▶ _WRITTEN REQUEST_
Write out exactly the lines below that run from the one containing "record = json.load(file)" through the one containing "# a piece be", both included, with no other lines.

▶ _INFORMATION SUPPLIED_
※ ※ ※

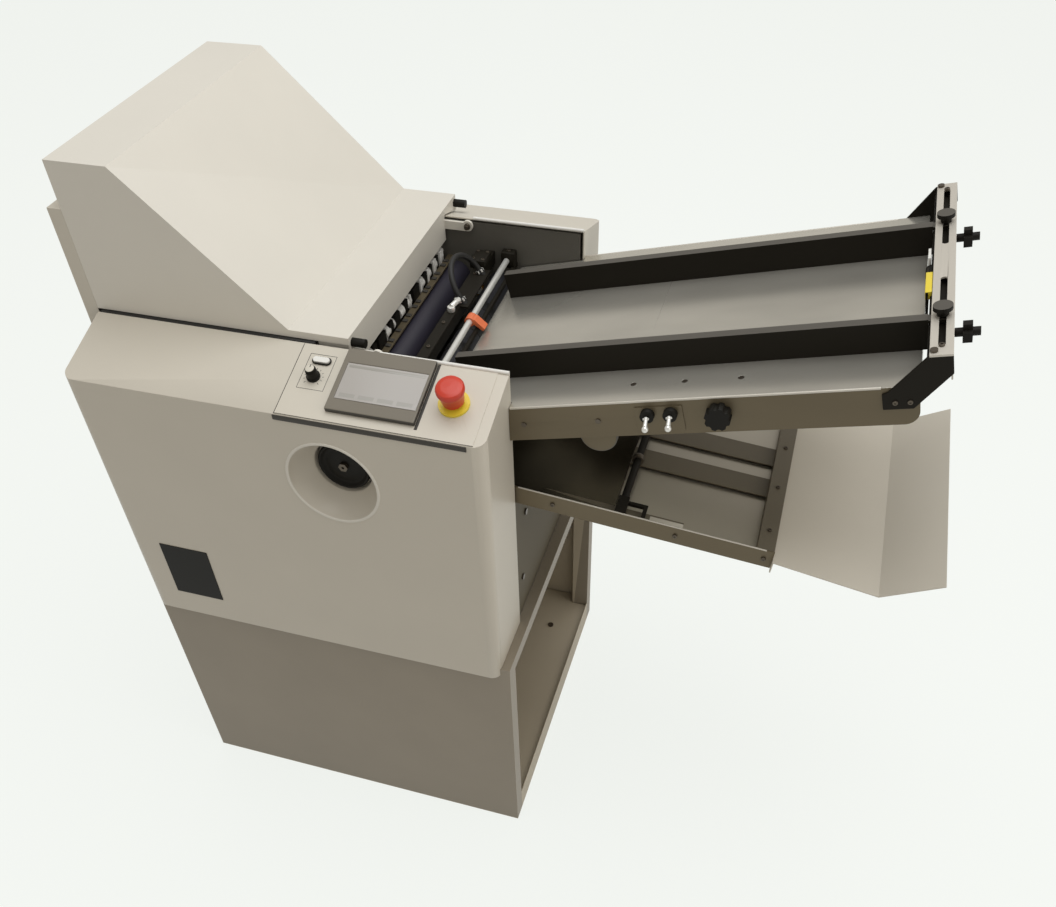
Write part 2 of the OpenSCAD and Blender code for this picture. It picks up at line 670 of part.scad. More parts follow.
// ---- Lower fold plate: here +X runs down the plate ----
sheet_v = -26;
bar_v = -21;
bars_s = 150;                                     // the bars start here
cross_w = 26;                                     // cross member at the plate's end
module lower_plate_frame() color("dimgray") on_lower() {
    union() {
        both_sides()
            block([lower_start, lower_half - lower_rail_t, -lower_rail_h], [lower_len, lower_half, 0]);
        block([lower_len - cross_w, -lower_half, sheet_v + 2], [lower_len, lower_half, -4]);
        // dark upper sheet, with two flat bars from it to the cross member
        block([lower_start + 8, -lower_half, bar_v], [bars_s + 1, lower_half, bar_v + 2]);
        for (y = [-38.5, 38.5])
            block([bars_s, y - bar_w / 2, bar_v], [lower_len - cross_w + 2, y + bar_w / 2, bar_v + 2]);
        block([40, -lower_half, -14], [258, -lower_half + 27, -12]);
    }
    // blocks that carry the plate on the side frames
    both_sides() block([-120, lower_half, -28], [-80, frame_in, -8]);
}
module lower_plate_sheet() color("lightgray") on_lower()
    block([lower_start + 8, -lower_half + lower_rail_t, sheet_v],
        [lower_len, lower_half - lower_rail_t, sheet_v + 2]);
stop_y = lower_half - 34.5;
foot_len = 38;
module lower_plate_stop() color("black") on_lower() translate([lower_stop_s, 0, 0]) union() {
    slide_y = lower_half - lower_rail_t - gap;
    translate([0, stop_y, -7]) rotate([90, 0, 0]) cylinder(r = 6, h = 2 * stop_y);
    for (y = [-140, -90, 0, 90, 140]) block([-4, y - 8, sheet_v + 2 + gap], [-1, y + 8, -8]);
    both_sides() {
        // sliding block and the angled foot beside it
        block([-8, stop_y - 5, -11.5], [8, slide_y, 1]);
        block([0, stop_y - 3, -10], [foot_len, stop_y + 3, -5]);
        block([foot_len - 6, stop_y - 3, -10], [foot_len, slide_y, -5]);
    }
}
tray_half = lower_half + tray_over;
tray_flat = 157.5;                                // length of the tray's first face
tray_rise = 77;                                   // length of its second face, along the plate
module end_tray() color("whitesmoke") on_lower() plate_y(-tray_half, tray_half) {
    t = 2;
    fold = lower_len + tray_flat;
    polygon([[lower_len, -30], [lower_len + t, -30], [lower_len + t, -9 - t], [fold + 0.5, -22 - t],
        [fold + tray_rise, 30 - t], [fold + tray_rise - 1, 30], [fold, -22], [lower_len, -9]]);
}

// ---- Feed throat ----
module guide_collars() color("white") machine() {
    rod_y([collar_x, collar_z], 5, -frame_in, frame_in);
    // collars over the middle of the shaft
    for (i = [-6 : 6]) difference() {
        rod_y([collar_x, collar_z], 11, i * 30 - 8, i * 30 + 8);
        rod_y([collar_x, collar_z], 5, i * 30 - 9, i * 30 + 9);
    }
}
module separator_rod() color("silver") machine() {
    rod_y([rod_x, rod_z], rod_r, -frame_in, frame_in);
    // flat strip beside the collars
    block([collar_x + 12.5, -frame_in, 916], [collar_x + 24, frame_in, 918.5]);
}
module separator_clip() color("orangered") machine() plate_y(-8, 8) difference() {
    union() {
        translate([rod_x, rod_z]) circle(r = rod_r + 3);
        polygon([[rod_x + 2, rod_z + 6], [rod_x + 9, rod_z + 5], [rod_x + 25, rod_z - 9],
            [rod_x + 22, rod_z - 13], [rod_x + 4, rod_z - 1]]);
    }
    translate([rod_x, rod_z]) circle(r = rod_r + fit);
}
module feed_beam() color("black") machine() {
    union() {
        block([beam_x - beam_half, -frame_in, beam_z - 11], [beam_x + beam_half, frame_in, beam_top]);
        block([beam_x, hose_y - hose_bend - 12, beam_top - 3],
            [hose_x + 12, hose_y + hose_bend + 12, beam_top]);
    }
    block([rod_x + 8, -frame_in, 913], [rod_x + 14, frame_in, 920]);
}
// One loop of hose in a leaning plane, with a fitting on each leg
module feed_hose() color("black") machine() difference() {
    translate([hose_x, hose_y, beam_top]) rotate([0, -hose_lean, 0]) union() {
        for (side = [-1, 1]) translate([0, side * hose_bend, 0]) {
            translate([0, 0, -8]) cylinder(r = 6.5, h = 15);
            cylinder(r = hose_r, h = hose_leg);
        }
        translate([0, 0, hose_leg]) rotate([90, 0, 90]) rotate_extrude(angle = 180)
            translate([hose_bend, 0]) circle(r = hose_r);
    }
    block([hose_x - 60, 0, beam_top - 40], [hose_x + 60, 200, beam_top]);
}

// ---- Feed table: here +X runs up the table and Z = 0 is its surface ----
corner_r = 18;
table_screws = [170.6, 240.7, 314.5];
top_screw_r = 4;
start_u = table_start / cos(table_tilt);          // the flange's upright edge, top and bottom
start_low_u = (table_start - table_flange * sin(table_tilt)) / cos(table_tilt);
module flange_outline() {
    difference() {
        polygon([[start_u, 0], [start_low_u, -table_flange], [table_len, -table_flange], [table_len, 0]]);
        translate([table_len - corner_r, -table_flange]) square(corner_r);
        for (u = rail_screws) translate([u, rail_screw_v]) circle(r = screw_r + fit);
        translate(table_knob_at) circle(r = 4 + fit);
    }
    intersection() {
        translate([table_len - corner_r, -table_flange + corner_r]) circle(r = corner_r);
        translate([table_len - corner_r, -table_flange]) square(corner_r);
    }
}
module feed_table() color("silver") on_table() union() {
    difference() {
        block([start_u, -table_half, -table_t], [table_len, table_half, 0]);
        both_sides() for (u = table_screws)
            translate([u, table_half - 41.5, -table_t - 1]) cylinder(r = top_screw_r + fit, h = table_t + 2);
    }
    block([apron_start, -apron_half, -table_t], [start_u + 1, apron_half, 0]);
    both_sides() plate_y(table_half - table_t, table_half) flange_outline();
    block([table_len - table_t, -table_half + 1, -24], [table_len, table_half - 1, 0]);
}
module table_brackets() color("black") on_table() union() {
    both_sides() plate_y(table_half, table_half + bracket_t) polygon([[487, -8], [488, -30], [523, -30],
        [566, 16], [565, bridge_v - bridge_t], [537, bridge_v - bridge_t], [493, -6]]);
    // dark bar between the brackets, below the slots
    block([541, -table_half - 1, bridge_v - 13], [557, table_half + 1, bridge_v - 10]);
}
bridge_low = 6;
module bridge() color("silver") on_table() difference() {
    u0 = bridge_u - bridge_w / 2;
    u1 = bridge_u + bridge_w / 2;
    w = table_half + bracket_t;
    union() {
        block([u0, -w, bridge_v - bridge_t], [u1, w, bridge_v]);
        block([u1 - 2, -table_half, bridge_low], [u1, table_half, bridge_v]);
    }
    both_sides() {
        hull() for (y = [slot_in, slot_out] + [slot_w, -slot_w] / 2) translate([bridge_u, y, bridge_v - 10])
            cylinder(r = slot_w / 2, h = 20, $fn = 32);
        block([u1 - 10, slot_in, star_v - slot_w / 2], [u1 + 5, slot_out, star_v + slot_w / 2]);
    }
}
// A side guide, with the tab below the bridge and the two studs of its knobs
guide_end = 536;
stud_r = 3;
stud_out = 7;                                     // how far a stud reaches into its knob
star_v = 17;                                      // height of the star knobs
module side_guide(y) on_table() translate([0, y, 0]) union() {
    u1 = bridge_u + bridge_w / 2 - 2 - gap;
    t0 = bridge_v - bridge_t - gap - 4;
    block([-98, -guide_t / 2, gap], [guide_end, guide_t / 2, guide_h]);
    block([guide_end - 4, -guide_t / 2, t0], [u1, guide_t / 2, t0 + 4]);
    block([u1 - 4, -guide_t / 2, 8], [u1, guide_t / 2, t0 + 4]);
    translate([bridge_u, 0, t0 + 1]) cylinder(r = stud_r, h = bridge_v + gap + stud_out - t0 - 1);
    translate([u1 - 1, 0, star_v]) rotate([0, 90, 0]) cylinder(r = stud_r, h = 3 + 2 * gap + stud_out);
}
module guide_near() color("black") side_guide(guide_near_y);
module guide_far() color("black") side_guide(guide_far_y);
module thumb_knob(y) on_table() translate([bridge_u, y, bridge_v + gap]) difference() {
    union() {
        cylinder(r = 7, h = 7);
        translate([0, 0, 7]) cylinder(r = 11.5, h = 5.5);
    }
    translate([0, 0, -1]) cylinder(r = stud_r + fit, h = stud_out + 2);
}
module thumb_knob_near() color("black") thumb_knob(guide_near_y);
module thumb_knob_far() color("black") thumb_knob(guide_far_y);
module star_knob(y) on_table() translate([bridge_u + bridge_w / 2 + gap, y, star_v]) rotate([0, 90, 0])
difference() {
    union() {
        cylinder(r = 5.5, h = 29);
        for (a = [0, 90]) rotate(a) translate([-12.5, -5, 9]) cube([25, 10, 11]);
    }
    translate([0, 0, -1]) cylinder(r = stud_r + fit, h = stud_out + 2);
}
module star_knob_near() color("black") star_knob(guide_near_y);
module star_knob_far() color("black") star_knob(guide_far_y);
module end_stop() color("black") on_table() union() {
    block([531, end_stop_y[0], 2], [534, end_stop_y[1], bridge_v - bridge_t]);
    block([531, end_stop_y[0] + 15, bridge_v - bridge_t - 3], [548, end_stop_y[1] - 15, bridge_v - bridge_t]);
}
toggle_u = [196, 227];
toggle_v = -20;
module toggle_plate() color("dimgray") on_table() {
    y = -table_half;
    union() {
        block([179, y - 1.5, -47.5], [243, y, -9]);
        for (u = toggle_u) rod_y([u, toggle_v], 9.5, y - 9, y - 1);
    }
}
module toggle(u) on_table() translate([u, -table_half - 9 - 3.5, toggle_v]) union() {
    sphere(r = 3.2);
    translate([-4, 0, 0]) rotate([0, 90, 0]) cylinder(r = 1.5, h = 8);
    rotate([90 + 28, 0, 0]) cylinder(r1 = 2.4, r2 = 3.4, h = 15, $fn = 48);
    rotate([90 + 28, 0, 0]) translate([0, 0, 15]) sphere(r = 4.6);
}
module toggle_left() color("silver") toggle(toggle_u[0]);
module toggle_right() color("silver") toggle(toggle_u[1]);
knob_len = 16;
module table_knob() color("black") on_table()
translate([table_knob_at[0], -table_half - gap, table_knob_at[1]]) rotate([90, 0, 0]) {
    translate([0, 0, -8]) cylinder(r = 4, h = 9);
    difference() {
        cylinder(r = 17, h = knob_len);
        for (a = [0 : 45 : 359]) rotate(a) translate([19, 0, -1])
            cylinder(r = 4.5, h = knob_len + 2, $fn = 32);
    }
}

// ---- Fasteners: separate screws, pins and spacers ----
module fasteners() color("dimgray") {
    on_table() both_sides() {
        for (u = rail_screws) {
            rod_y([u, rail_screw_v], screw_r, frame_in, table_half);
            rod_y([u, rail_screw_v], screw_r + 1.2, table_half, table_half + 1.5);
            difference() {
                rod_y([u, rail_screw_v], 8, frame_out, table_half - table_t);
                rod_y([u, rail_screw_v], screw_r, frame_out - 1, table_half);
            }
        }
        for (u = table_screws) translate([u, table_half - 41.5, -table_t])
            cylinder(r = top_screw_r, h = table_t);
        translate([bridge_u - 8, table_half - 5, bridge_v]) cylinder(r = 4.5, h = 3);
    }
    machine() {
        both_sides() rod_y([pivot_x, pivot_z], pin_r, frame_in - 14, frame_out);
        for (q = [[-142.5, 680], [-168.5, 553], [142.5, 680], [168.5, 553]])
            translate([frame_end + 2, q[0], q[1]]) rotate([0, 90, 0]) cylinder(r = 5.5, h = 3);
    }
    for (x = [-270, 270], y = [-180, 180]) translate([x, y, floor_z]) cylinder(r = 6, h = 3);
}

cabinet_shell();
cabinet_base();
machine_deck();
end_panel();
front_frame();
rear_frame();
bearings();
front_cover();
rear_cover();
left_end_cover();
hood();
hood_bumpers();
handwheel_cup();
panel_plate();
screen_bezel();
screen_glass();
speed_knob();
start_key();
estop_collar();
estop_button();
name_plate();
handwheel();
handwheel_bolt();
roller_upper();
roller_middle();
roller_lower();
roller_bottom();
exit_roller();
feed_roller();
idler_gear();
motor();
motor_pulley();
drive_belt();
upper_plate();
upper_stop();
lower_plate_frame();
lower_plate_sheet();
lower_plate_stop();
end_tray();
guide_collars();
separator_rod();
separator_clip();
feed_beam();
feed_hose();
feed_table();
table_brackets();
bridge();
guide_near();
guide_far();
thumb_knob_near();
thumb_knob_far();
star_knob_near();
star_knob_far();
end_stop();
toggle_plate();
toggle_left();
toggle_right();
table_knob();
fasteners();
power_inlet();
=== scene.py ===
# %% [markdown]
# # A paper folding machine, dressed around its CAD model
# The solids come from CAD and stay where they are. This script gives each of them its finish, and adds the
# small pieces that a drawing leaves out: trims, seams, screws, plain labels, fittings, tyres and a spring.
# Everything is in metres, in the CAD model's own frame: +X points to the feed table, -Y to the operator.

# %% Load the frame
import json
import math

import bpy
import bmesh
from mathutils import Matrix, Vector


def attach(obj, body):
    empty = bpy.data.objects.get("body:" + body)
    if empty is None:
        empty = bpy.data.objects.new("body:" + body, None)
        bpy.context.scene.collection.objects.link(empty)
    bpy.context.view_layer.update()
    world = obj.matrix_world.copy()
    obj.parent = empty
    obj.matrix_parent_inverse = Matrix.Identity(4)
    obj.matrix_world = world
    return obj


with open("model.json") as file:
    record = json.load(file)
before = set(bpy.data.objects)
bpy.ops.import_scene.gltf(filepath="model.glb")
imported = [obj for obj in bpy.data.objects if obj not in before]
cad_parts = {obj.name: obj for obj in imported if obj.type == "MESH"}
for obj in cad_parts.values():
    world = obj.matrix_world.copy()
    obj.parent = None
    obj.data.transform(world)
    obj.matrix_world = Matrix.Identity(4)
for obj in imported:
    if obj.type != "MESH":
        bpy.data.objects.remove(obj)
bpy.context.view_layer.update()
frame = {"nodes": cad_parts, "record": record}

nodes = frame["nodes"]
scene = bpy.context.scene
print("solids in the frame:", len(nodes))

# %% [markdown]
# The machine's covers, table and fold plates each have a slope of their own. A small matrix per slope lets
# a piece be written in the millimetres of the part that carries it, and then set in place in one step.

# %% The machine's frames of reference
MM = 0.001
machine_origin = Vector((-333.5, 21.0, 0.0))      # left end of the covers, on the middle plane, at the floor
half_width = 324.5                                # from the middle plane to a cover's outer face
frame_inner = 204.2                               # from the middle plane to a side frame's inner face
cover_edge = 950.5                                # height of the covers' outer top edge
cover_end = 652.5                                 # length of the covers
table_height = 939.6                              # where the table's top meets the covers' end
lower_height = 781.1                              # where the lower plate meets it
panel_angle = math.radians(17.5)
table_angle = math.radians(14.04)
lower_angle = math.radians(5.66)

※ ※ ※

▶ _SOLVED EXERCISE_
    record = json.load(file)
before = set(bpy.data.objects)
bpy.ops.import_scene.gltf(filepath="model.glb")
imported = [obj for obj in bpy.data.objects if obj not in before]
cad_parts = {obj.name: obj for obj in imported if obj.type == "MESH"}
for obj in cad_parts.values():
    world = obj.matrix_world.copy()
    obj.parent = None
    obj.data.transform(world)
    obj.matrix_world = Matrix.Identity(4)
for obj in imported:
    if obj.type != "MESH":
        bpy.data.objects.remove(obj)
bpy.context.view_layer.update()
frame = {"nodes": cad_parts, "record": record}

nodes = frame["nodes"]
scene = bpy.context.scene
print("solids in the frame:", len(nodes))

# %% [markdown]
# The machine's covers, table and fold plates each have a slope of their own. A small matrix per slope lets
# a piece be written in the millimetres of the part that carries it, and then set in place in one step.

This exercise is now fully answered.